Here is the arete which leads down from Aiguille du Midi to the start 
of the ski routes.

















The last two shots show the Aiguille du Midi from 
the beginning of the ski routes. 







































After the tedious descent of the arête, we unroped and put on our skis. Sisi announced that we would ski down a mogul slope with crusty snow so that she could evaluate our abilities and select the appropriate route for the descent. Alicia was hesitant with her turns. Sisi became upset and jumped to the conclusion that Alicia would be falling constantly on the descent. "We have a very long way to go! If you are falling constantly we will never get there! You will be miserable!" she barked at us. Trying to ease her concerns, I  answered, "Don't worry. We have skied lots of difficult terrain. We are game for this." Sisi replied with exasperation and sarcasm, "Oh, I know all about you Americans! You are game for everything!" Her tone asserted that Americans often overestimate their abilities and end up in over their heads. I replied that I skied expert terrain in the American west all the time. Sisi answered, "It's not you I'm worried about; it's her," indicating Alicia. "We'll be okay," I replied, "We're tough nuts to crack."
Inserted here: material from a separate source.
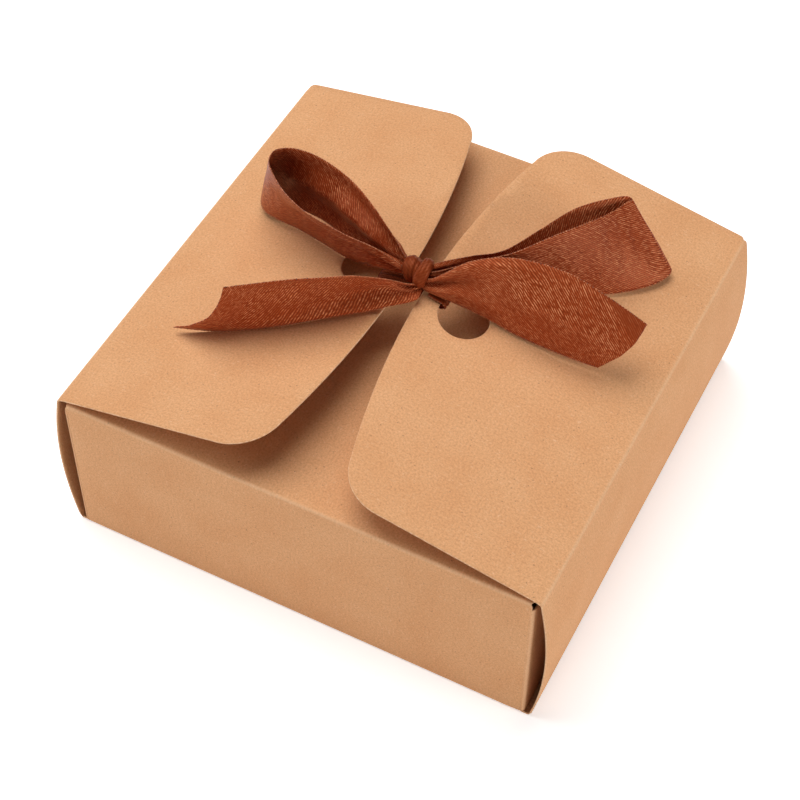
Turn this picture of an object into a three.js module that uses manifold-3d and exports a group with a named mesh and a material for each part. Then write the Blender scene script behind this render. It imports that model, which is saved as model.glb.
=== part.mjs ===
import * as THREE from 'three';
import { mergeVertices } from 'three/addons/utils/BufferGeometryUtils.js';
import Module from 'manifold-3d';

const wasm = await Module();
wasm.setup();

// Card box, in mm; the origin is the middle of the underside, X along the front, Y into the depth
const boxWidth = 150; // between the creases of the two side walls
const boxDepth = 150;
const panelHeight = 55.5; // upper face of the top panel
const cardThickness = 0.5;
const creaseRadius = 1; // outside of a fold in the sleeve
const creaseGap = 0.3; // open line left at a fold that swings
const sleeveInset = 1.6; // front, back and top panels stop this far short of each side wall's crease
const notchRadius = 0.9; // relief nick at each end of the front and back folds
const cutOverrun = 2;
const flapHeight = 14;
const flapInset = 3.4;

// Side walls and wings
const wallShortfall = 0.3; // each end of a side wall, against the depth of the box
const wallBow = 3;
const wingHingeLift = 0.6; // wing hinge above the top panel
const wingTilt = THREE.MathUtils.degToRad(11);
const wingGap = 6.7; // between the free edges where they come closest
const wingEdgeFall = 7; // the free edge curves back this far at the corners
const wingEdgeShift = 6.5; // the curve's furthest point lies this far off the middle
const wingCornerRadius = 14;
const wingHingeInset = 0.7;
const wingCornerInset = 1.2;
const wallTopDrop = 0.55; // upper cut edge of a side wall, below the wing's hinge
const holeSetback = 14; // from the free edge to the middle of the finger hole
const holeRadius = 7.7;
const holeShift = 2.8; // off the middle, to the back on the left wing and to the front on the right one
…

Sisi then discovered that one of the British women lacked a transceiver. She reprimanded the woman, saying, "I asked you if you had a transceiver before we left! From now on you must do everything I say! This is not a game!" Sisi gave the woman the transceiver that Sisi herself had intended to wear on the descent.

Sisi's handling of the situation was feckless. If Alicia had demonstrated a lack of skill that meant she could not safely descend Vallee Blanche, then Sisi should have insisted that Alicia take the cable car back to Chamonix. By becoming upset, and suggesting that Alicia would be falling constantly, Sisi threatened to shatter Alicia's confidence in her ability to ski the valley safely, when in fact Alicia had more than sufficient skill to handle the descent, as she demonstrated during the event. Sisi's disparaging comments about Americans were gratuitous and marked her as a rank amateur.

Notwithstanding the bad start, the descent down the valley was a wonderful aesthetic experience. The mountains and the glaciers surround you on all sides; they render the few people there insignificant and nearly invisible. I skied pretty well and Alicia was fine as soon as she got her legs under her. It turned out that Alicia was a stronger skier than two other members of our group, an older British man and a foul-mouthed British woman who was divorcing her husband.


































A little before noon we reached a beautiful stone refuge (elevation 2516 meters) two thirds of the way down the valley. Our group stopped for lunch at the cafe there. Sisi socialized with other guides. Alicia and I shared a delicious quiche and an onion soup with a wedge of cheese. An hour after lunch we finished the descent. To get to the Montenvers train station (elevation 1913 meters), we first had to hike down about 60 meters of thin snow and rocks at the terminus of the Mer de Glace Glacier. Then we climbed up four flights of stairs that lead to the cable car that takes you to the Montenvers train station. While hiking down to the stairs and then climbing up the stairs to the cable car, I lessened Alicia's load by strapping both her skis and mine to the back of my rucksack.

Schlep those skis, you dumb beast of burden.
















On the cable car, I asked how long the route we had done was and what the vertical drop was. Sisi didn't know. "I don't care about the numbers. I just had a great day in the mountains," she said. The bitch is as ignorant as she is snide and amateurish, I thought. Andy, the Briton who was studying to be a guide, said that the route from the Aiguille du Midi to Montenvers was about 12 km long and descended about 2300 meters (6,900 feet).

That night Alicia and I had dinner at a pizzeria near the center of Chamonix and pints of Amstel at Le Terrasse. Back at Chaumiere, I settled up with the proprietor so that we could get an early start on Saturday, when we would check out and return to Geneva after a final day of skiing at Les Grand Montets. Before bed, we walked up the road to the hostel and had pints of Stella Artois.

Saturday and Sunday, March 26-27

The bus we wanted to take was not running so we again took the train to Argentiere. I felt rusty on the slopes in the morning, but in the afternoon I connected my turns on the mogul runs along the Blochard cable car. Alicia photographed and videotaped me while I skied. My technique is inferior to that of strong skiers, but I have improved a lot in the past few years. My skis are more parallel, my posture is more erect, and at times I am fluidly connecting my turns on moguls.

That night a driver named Rob drove Alicia, me, and four other people back to Geneva at breakneck speeds. I enjoyed getting jostled around the back of the van as he negotiated the serpentine mountain roads. In Geneva, we stayed at the S.H. Hoteles, which made up for its affordable room rates by gouging you on its food and drink prices. On Sunday morning, we caught a flight back to the States. On the  return flight (as I had done on the outbound flight as well), I listened to Philip Glass's electronic opera, 1000 Airplanes on the Roof, which supplied the musical theme for our excursion.

The trip was grueling, challenging, and pricey, but aesthetically it was worth everything we put into it. It renewed my desire to acquire the mountaineering skills that are necessary to safely ski the glaciers between the cable cars of the Chamonix Valley and the mountains that form France's borders with Switzerland and Italy. The trip also demonstrated that Alicia and I are a cohesive team that can meet the challenges presented by international travel, unstable French mountain guides, and glacier skiing.